Several themes run through the draft hydro provisions:

  • The present statutory licensing regime with Section 4(e), Section 18 and CWA Section 401 conditioning is chaotic and unruly, lengthening the time and expense of the licensing process, with minimal or no accountability for conditioning resource agencies through judicial review or the political process;

  • The statutory time limits for preliminary permits and project construction are unrealistically short;

  • The trial-type hearings on issues of material fact created when Section 33 of the FPA was enacted in 2005 essentially do not work as envisioned because of process deficiencies, infighting and lack of cooperation among FERC and the resource agencies with conditioning authority;

  • The lack of transparency of the process to non-participants leads to inefficiencies and unnecessary duplication of expensive scientific studies; and

  • Development of hydro as a renewable resource has been substantially hindered by all of the above.

The statutory amendments, including several new provisions, are designed to fix these perceived flaws in how hydro projects are licensed or exempted, or relicensed.  Essentially, the fixes proposed would do the following:

  • Hydro would be specifically designated as a renewable resource and FERC would be designated the lead agency for hydro licensing.  In order to encourage investment and financing, the time limits for Preliminary Permits and commencement of construction would be significantly expanded. FERC also would be given specific responsibility to coordinate the efforts of the conditioning resource agencies, both federal and state.  This would include coordinating scheduling of decisions of the resource agencies, with a goal of no licensing process extending beyond three years from the filing of a completed license application.  Disputes as to schedules would be referred to the Chair of the Council on Environmental Quality (“CEQ”), although that individual’s legal authority to actually enforce a particular outcome appears open to question.

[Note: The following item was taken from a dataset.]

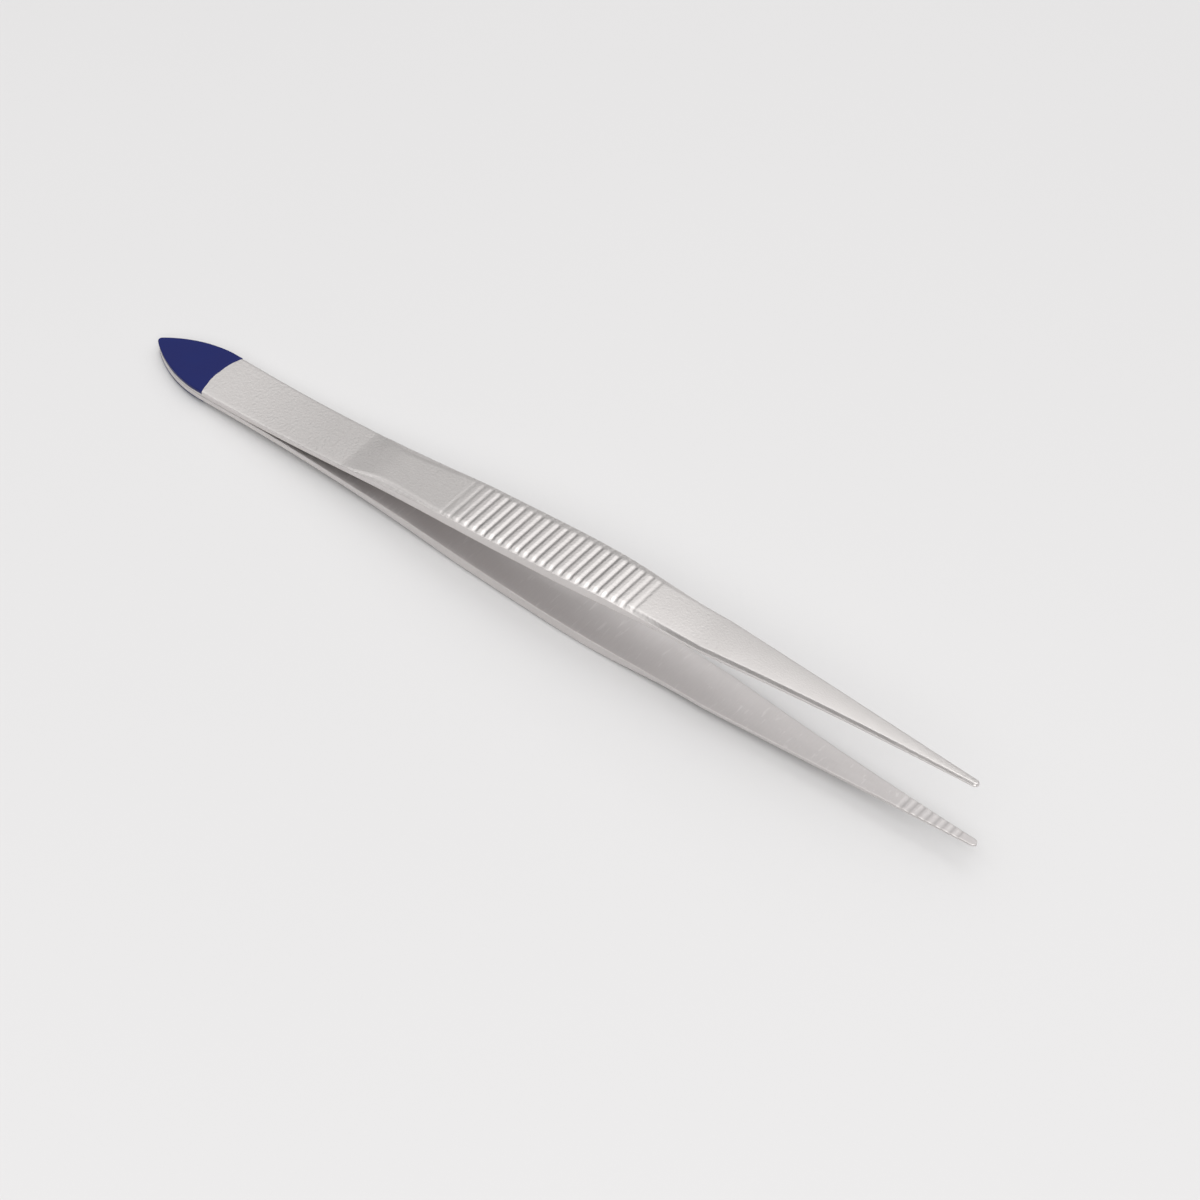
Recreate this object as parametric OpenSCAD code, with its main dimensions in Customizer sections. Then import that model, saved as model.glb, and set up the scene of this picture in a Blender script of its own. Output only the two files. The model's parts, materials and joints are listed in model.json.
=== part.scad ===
// Fine-point precision tweezers, straight, sprung open, lying on one arm. Millimetres.
// X runs from the heel to the points, Y across the arms, Z up from the surface they lie on.
// Both arms are mirror images. They are drawn about their own mid-plane and then laid down,
// so that the heel and the swell of the lower grip touch the surface.

/* [Overall] */
// Length from the heel to the points
length = 150; // [125:1:180]
// Opening between the points at rest
tip_gap = 11.8; // [8:0.2:14]

/* [Heel] */
// Width across the heel
heel_w = 8.9; // [7:0.1:11]
// Length of the pointed end, up to full width
nose_len = 12; // [9:0.5:15]
// Radius that blunts the very end
nose_r = 0.6; // [0.5:0.1:2.5]
// Thickness of one blank at the heel and along the spring
heel_t = 1; // [0.8:0.05:1.3]
// Distance from the heel to where the blanks part
joined_len = 16.5; // [15.5:0.5:20]
// Length over which they bend apart
bend_len = 17.5; // [14:0.5:22]
// Length of the thin spring, up to the raised body
spring_len = 23.5; // [20:0.5:28]

/* [Paint] */
// Length of the painted end along its middle
paint_len = 12; // [6:0.2:14]
// Thickness of the paint film
paint_t = 0.08; // [0.06:0.01:0.15]
// How far the paint runs on along the edges
paint_creep = 0.8; // [0:0.1:1]

/* [Welds] */
// Diameter of one weld nugget
weld_d = 3.4; // [2.5:0.1:4.5]
// Height of one weld nugget
weld_h = 0.9; // [0.4:0.1:1.2]
// Distance between the two nuggets
weld_pitch = 5.5; // [4.6:0.1:6]

/* [Body and grip] */
// Width at the waist, between spring and grip
waist_w = 8.1; // [6.5:0.1:9.5]
// Width across the grip
grip_w = 8.8; // [7:0.1:10]
// Thickness of the blank where the body starts
body_t = 1.2; // [1.1:0.05:1.7]
// Thickness of the blank at the grip
grip_t = 1.9; // [1.6:0.05:2.4]
// Length of the plain body, from the spring to the first groove
body_len = 19.4; // [16:0.2:26]
// Number of grip grooves
groove_count = 23; // [12:1:24]
// Distance from groove to groove
groove_pitch = 1.57; // [1.3:0.01:1.7]
// Width of one groove
groove_w = 1.14; // [0.6:0.02:1.2]
// Depth of one groove
groove_depth = 0.14; // [0.1:0.02:0.3]

/* [Jaw] */
// Length over which the grip narrows to the jaw
neck_len = 19.5; // [14:0.5:22]
// Width where the long taper starts
neck_w = 7; // [5.5:0.1:8.5]
// Thickness where the long taper starts
neck_t = 1.1; // [0.9:0.05:1.5]
// Width of the points
point_w = 1.2; // [0.6:0.05:1.6]
// How far the long taper is hollowed on each side
taper_hollow = 0.15; // [0:0.05:0.4]
// Thickness of the points
point_t = 0.6; // [0.45:0.05:0.9]
// Length of the parallel, serrated faces
jaw_len = 12; // [6:0.5:16]
// Distance from serration to serration
serration_pitch = 1.3; // [0.8:0.05:1.6]
// Depth of a serration
serration_depth = 0.06; // [0.05:0.01:0.15]

/* [Hidden] */
$fn = 64;

// Stations along the arm, counted from the heel
spread_x = joined_len + bend_len;                 // the arms are straight from here
step_x = joined_len + spring_len;                 // the thin spring ends, the raised body starts
flex_x = joined_len + 0.49 * spring_len;          // where a rigid arm would pivot to bend like the spring
waist_x = step_x + body_len / 3;                  // the narrowest place behind the grip
groove_x = step_x + body_len;                     // first groove
grip_start = groove_x + 2 * groove_pitch;
swell_x = groove_x + 12 * groove_pitch;           // the grip starts to narrow
grip_end = groove_x + (groove_count - 6) * groove_pitch;
neck_x = grip_end + neck_len;                     // the long taper starts
curl_x = groove_x + 8 * groove_pitch;             // the arms stop splaying and curl back
grip_x0 = groove_x - groove_pitch / 2;            // the grip solid starts before the first groove
grip_x1 = grip_x0 + groove_count * groove_pitch;  // and ends after the last
jaw_x = length - jaw_len;                         // the inner faces are parallel from here

// Small sizes
flex_gap = 0.1;                                   // gap between a heel and its arm, at the pivot
ramp = 8;                                         // length of the ramp up from the spring
edge = 0.12;                                      // ground edge of the heel and the spring
least_land = 0.04;                                // the land where it has closed up to the edge
body_land = 0.6;                                  // flat land outside the raised body
shoulder_w = 0.45;                                // slope from the land up to the raised body
shoulder_h = 0.22;
grip_edge = 0.9;                                  // eased edge of the grip
grip_drop = 0.36;
jaw_edge = 0.45;                                  // bevel along the jaw
point_edge = 0.3;                                 // bevel at the points
jaw_bevel_share = 0.45;                           // share of the jaw's thickness that the bevel takes
point_r = point_w / 2;                            // the points are rounded in plan
coarse = 3;                                       // spacing of the sections on plain stretches

// A step from 0 to 1 between x0 and x1, straight or with soft ends
function ramp01(x, x0, x1) = min(1, max(0, (x - x0) / (x1 - x0)));
function soft01(x, x0, x1) = let (u = ramp01(x, x0, x1)) u * u * (3 - 2 * u);
function mix(a, b, u) = a + (b - a) * u;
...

  • The scope of conditioning authority exercisable under Sections 4 (e) and 18 would be more precisely defined and would require determinations by the resource agencies that would be subject to review, including ultimately judicial review.

  • The FPA Section 33 trial-type hearing process regarding disputes as to material issues of fact would be improved with more realistic time limits, as well as use of FERC ALJs to manage the process and to render decisions that would not be subject to further administrative review in the licensing process.  In the event of dispute as to whether a resource agency’s decision is within the scope of its conditioning authority, such dispute is to be referred to the Chair of CEQ.  FERC also would be directed to keep and manage a public database of scientific and environmental studies used in licensing, with the intent that such studies might be re-used in other licensing proceedings if valid and appropriate.

  • FERC would be given additional responsibility to create a comprehensive licensing record that would include the records created by resource agencies for their exercise of conditioning authority reflected in the final license order.  This comprehensive record appears to be intended to permit a Court of Appeals review of the entire license in the event of an appeal by any party to the process.

  • A new system of public records of licensing outcomes would be created and managed by FERC.  These public records would include specific determinations and milestones of the licensing process, including actions by federal and state resource agencies as inputs to that process.   There would also be concomitant reporting requirements for the resource agencies.  The apparent intent would be to create transparency as to the many working parts of the process to create accountability and so that later procedural improvements might be designed as necessary.

Whether all or any of these proposed statutory changes will ultimately become law is uncertain, particularly since they are a relatively small part of a much larger comprehensive energy bill.  However, it is significant that the proposals do reflect the input of the Ranking Member on the Committee as well as the Chair, which suggests some amount of negotiation and vetting in the drafting process.  It may be further significant that the amendments to the legislation proposed to date would not significantly modify the provisions described above. However, whether the political process will produce a comprehensive energy bill that President Obama will sign remains to be seen.